We recognise that there are specific groups of people that are disproportionately affected by extractivism, like women, indigenous, working class, peasant and racialized communities. The Right to Say No does always include the right to decide about one’s body, especially for these communities or groups of people who historically have had the autonomy over their bodies taken away. We and our bodies are not separate but part of the natural surroundings we have the right to decide on.
The Right To Say No includes the right for the communities to decide: to say yes to their chosen way of living and relation with their surroundings. To live and create realities and futures not based on extractivism, but on reciprocal, interdependent and caring relationships of communities with the territory/land they are living within.
For this yes, many ways of living exist and can be found, like Buen Vivir in the Latin American context or Degrowth in Europe. We believe communities have been imagining and actively embodying alternative relations in many forms for generations, without the need to name or categorize them. We believe that there is not one, but many ways to live in harmony within the web of life, many of which are futures we are only just beginning to build and dream into existence.
We understand the Right to Say No as a continuous right. The Right to Say No is not limited in time. The Right to Say No can be pursued a preventive level (eg. bans or moratoria on mining, no go zones), at an early level (eg. popular referendum banning mining before activities start), during activities (eg. halting a mine through legal procedures or occupations, procedures because of human rights violations caused by extractive projects) and post activities (eg. demands for reparations for the community and remediation and restoration of the land and life).
The RTSN and CATAPA
In Catapa our focus is to defend the Right to Say NO of communities against metal mining projects on the lands/territories they are living and depending on. However our understanding of the Right to Say No as stated above is not confined to mining alone. Our fight is only a part in a bigger struggle to defend communities affected by all types of extractivism. We are part of a pluriverse of movements and initiatives aimed at bringing down and transforming power systems based on the oppression of lands and people. On a systemic level we defend the Right to Say No to a destructive economic system which harms people, land and nature for profit. We believe other worlds are possible and within our reach if we join collective forces to realize them.
This concept was inspired by the thoughts of, and exchanges with, our partners in Colombia, Bolivia, Ecuador and Peru, as well as lessons learned from activists all over the globe participating in the Yes to Life No to Mining network. We build further on the contributions and developments of the concept of the Right To Say No by the feminist collective Womin in South Africa as well as on the sessions and the Final Declaration of the Thematic Social Forum on Mining & The Extractivist Economy held in 2018.

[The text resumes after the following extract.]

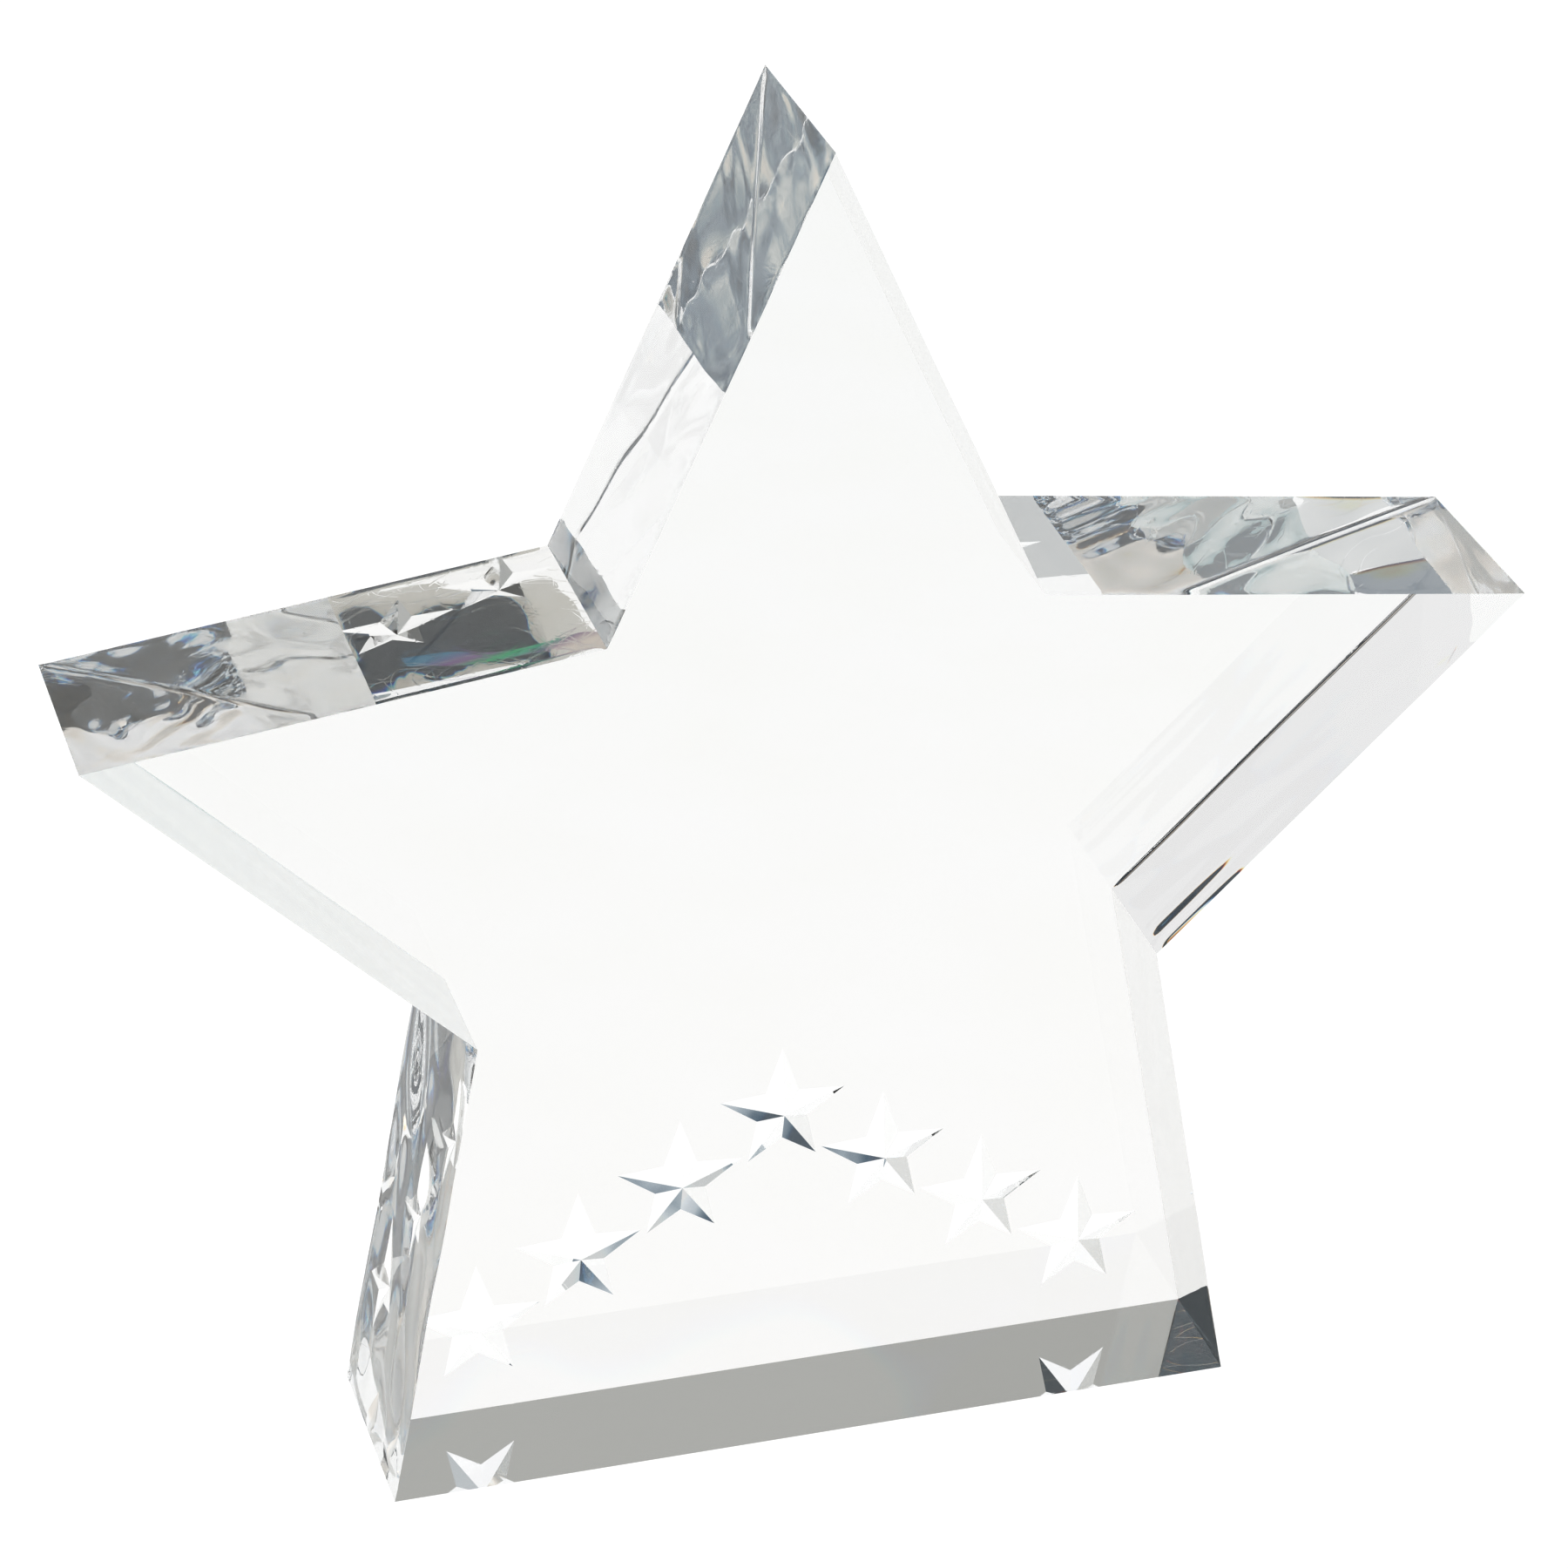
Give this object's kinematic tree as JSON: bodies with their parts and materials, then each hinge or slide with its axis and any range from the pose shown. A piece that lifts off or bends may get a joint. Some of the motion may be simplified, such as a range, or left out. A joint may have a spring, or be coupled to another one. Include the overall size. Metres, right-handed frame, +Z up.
{
  "type": "star trophy",
  "caption": "Star-shaped award cut from one thick block of clear acrylic, standing on its flat base, with a chevron of small faceted stars carved into its back.",
  "frame": {"origin": "middle of the flat base, on the surface that the award stands on", "axes": "+Z up through the top point, +X to the right as the award is read from the front, +Y from the front face to the carved back face"},
  "size_m": [0.1584, 0.0254, 0.1556],
  "materials": {
    "clear_acrylic": "clear cast acrylic, polished to a mirror on every face and edge"
  },
  "bodies": {
    "root": {"star_block": "clear_acrylic"}
  },
  "joints": []
}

1 These normative bodies are historically written and made for and by groups in power and protect the systems of profit that to survive will oppress and destruct the targeted communities and their lands. We therefore do not limit the Right to Say No to existing laws or treaties.
2 Here, the meaning of body is the human body. Inside of the systems of colonial capitalism and patriarchy certain groups: women, racialized people, indigenous people, working class, people with disabilities,… have had their bodily autonomy taken away. The people in power in these systems have made these groups their property and/or have limited their bodily autonomy, including their reproductive rights.